The descending slope came with the most difficult part of the whole ridge, but with plenty of poles and ropes to hold on to, it wasn't too big of a problem to get past it. Since the blue and white trail ended at the bottom of the gap, the ascent on the other side happened on a proper hiking path and coming upon the Eggishorn cable car station, I had a déjà vu. :) There was a viewing platform again, there were plenty of people again and of course there still was the gorgeous view towards the Aletsch Glacier. To get to the actual top of the Eggishorn, it was another 15 minutes walk and as the clouds had intensified in the meantime, I opted to take my lunch break on the peak in order to check out the view before the possible thunderstorm. So after a short ascent over a rocky trail, I sat down on the summit and had a good look at the glacier while I ate my lunch. Luckily, the sun broke through the clouds when I was about half an hour into my break and with the glacier fully enlightened, the scenery was simply as beautiful as it could get. :)
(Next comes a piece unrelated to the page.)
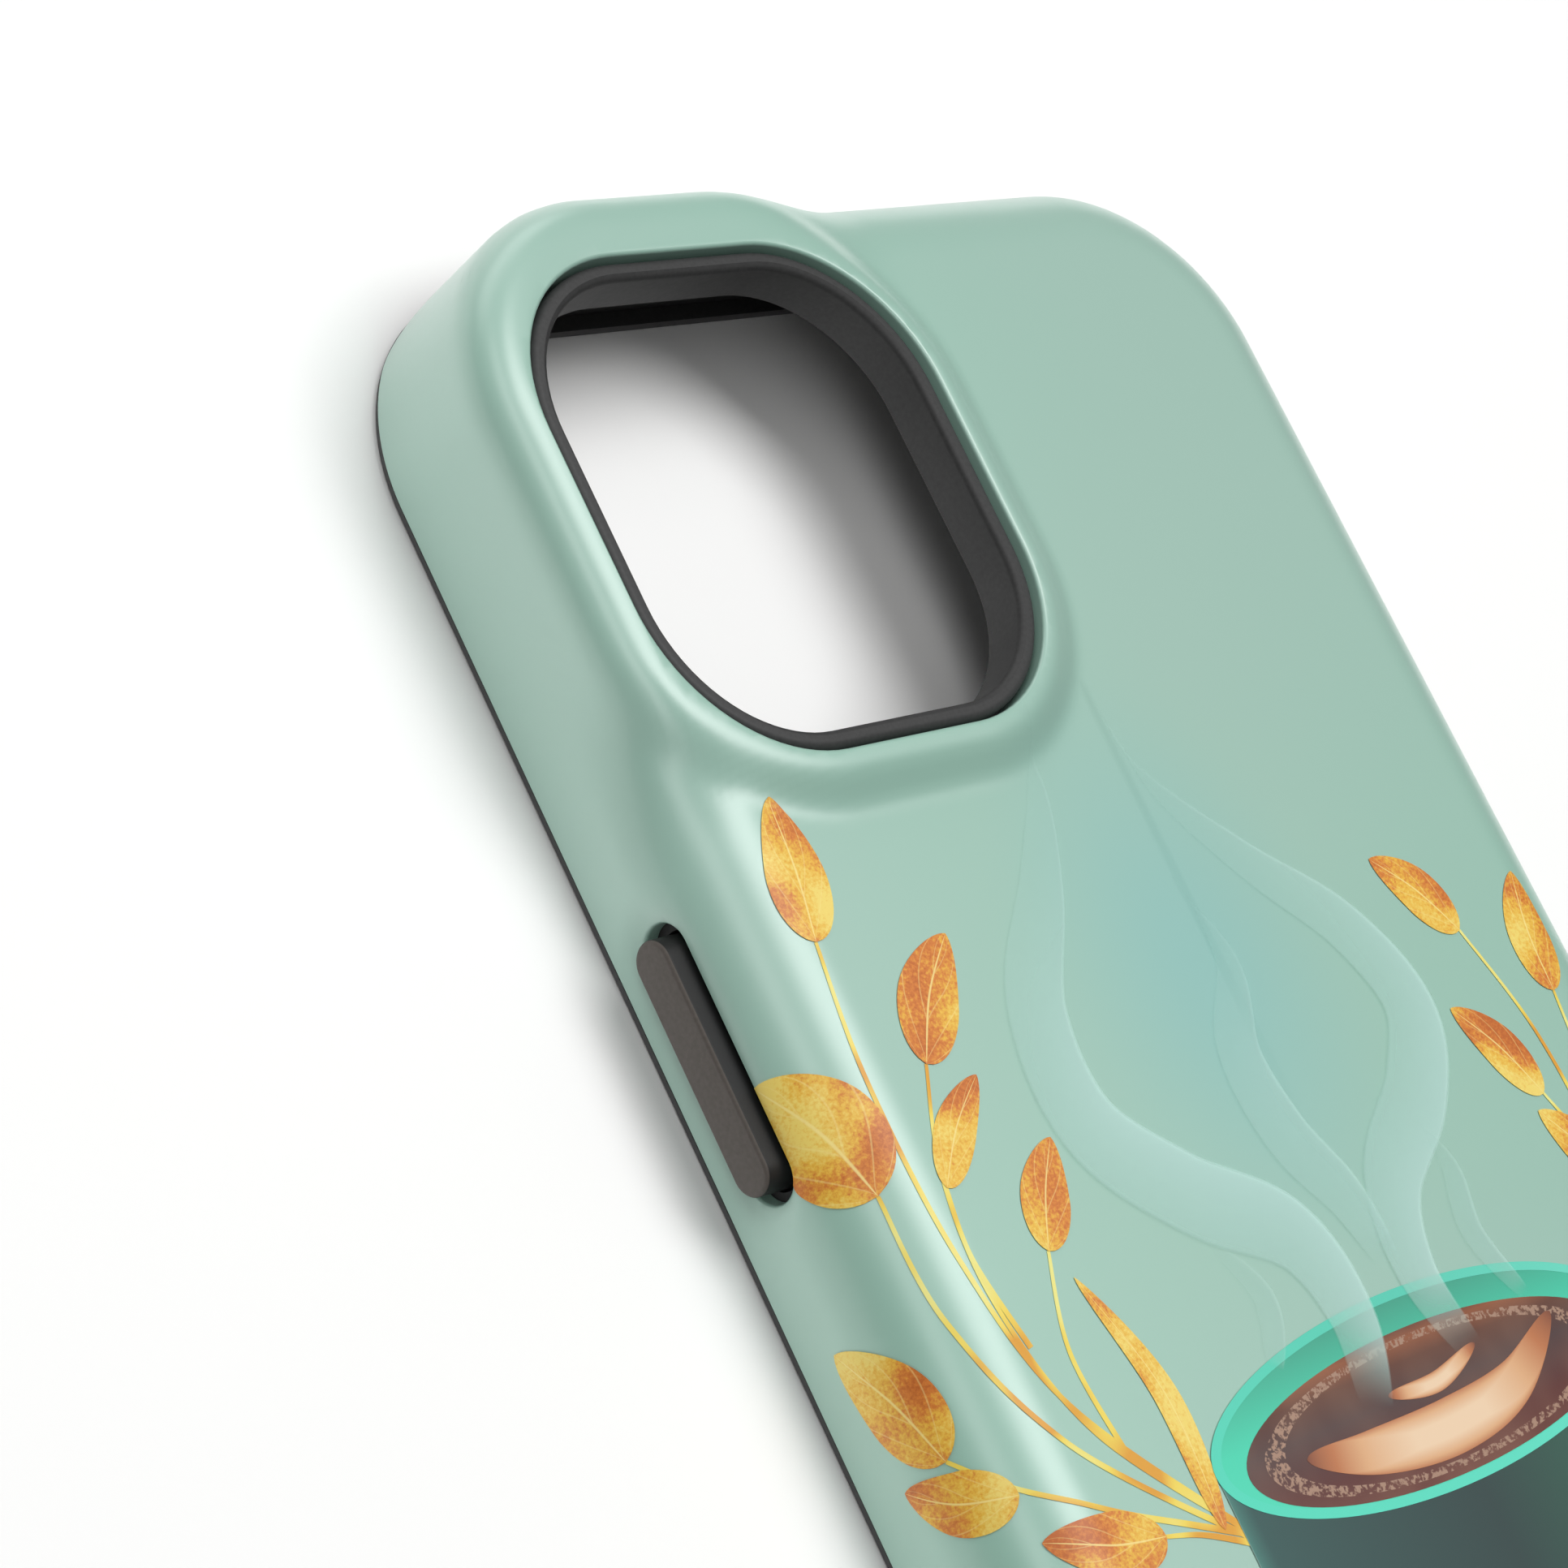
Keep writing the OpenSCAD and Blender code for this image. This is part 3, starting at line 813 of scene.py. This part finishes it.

One last panoramic picture. :) At the horizon towards the right (basically at the "end" of the glacier), the famous Bernese mountains Eiger, Mönch and Jungfrau could be seen as well

Retracing my steps to the viewing platform shortly afterwards, I had another good look around and then decided to walk all the way down to the Rhone Valley. :) Again, I probably was the only one with that idea and so I met only a few people during my descent towards the Fiescheralp. The trail was lovely though and so were the views, making the time go by rather fast.


A nice view during the descent

Once I was past the Fiescheralp, there were even fewer people and for a while I didn't see anyone at all until I came upon a junction where three mountain bikers stood. They left before I arrived and as I walked straight ahead, another turnoff appeared a couple minutes later. A confusing sign pointed into the direction of nowhere and checking the map, I learned that there were two trails leading away from the turnoff: one was following a wide dirt road, the other entered the nearby forest. As the sign pointed more towards the trees and as I could see on the map that the two trails joined again, I decided to walk through the woods. Well, that might have been the wrong decision. :) While in the early stages the path was fine and there were a few faded markings to be seen, the deeper I headed into the trees, the more the trail disappeared. It also became rockier and I had to climb over some fallen trees more than once. That was just the beginning though, as before long there was more wood on the trail than around me. :) The three mountain bikers had taken the same way as I had and while it was already a hassle for me, I could only imagine how tough it was for them. Well, when I caught up with them pushing their bikes through the thick undergrowth, I learned exactly how they felt, as I heard one of them saying: "This is a f***ing nightmare!" :) We somehow made it back to the official trail however and were glad that we made it out of the woods unscathed. A few raindrops had been falling in the meantime, but the weather was still holding up pretty good and there seemed to be no thunderstorm today. That was just fine for me and descending into the Rhone Valley, I made it right on time to reach the train in Lax to head back to my campsite in Brig. Now that had been a lovely day and simply the perfect ending to an excellent couple weeks in the canton of Wallis!


Highlights of the day: the Bettmer Ridge and all the views over the Aletsch Glacier


This hike is for you if:

- you want to have as many different viewpoints of the Aletsch Glacier as possible :)

- you like scrambling

- you don't mind to share the trail with many other hikers

- you want the option to shorten the hike by cable car


This hike is not for you if:

- you have vertigo

- you mind rocky trails

- you want to be away from civilization


While the area around the Bettmerhorn, Bettmer Ridge and the Eggishorn was marked perfectly, the start at the Riederalp, as well as the descent after the Fiescheralp, definitely could have been marked better. So it's highly recommended to take a map with you if you start from the Riederalp as well or want to descend further than the Fiescheralp. As mentioned above, when you come upon that sign during the descent that is pointing into the nowhere, just turn left and stay on the road, as it surely is the better way than the one through the woods. :) Otherwise the hike is pretty straightforward and of course there is a cable car to take you down the mountain if you don't want to walk. Be sure to allow quite some time if you head over the Bettmer Ridge, as with all the scrambling and the numerous people on the trail, it won’t be possible to go fast.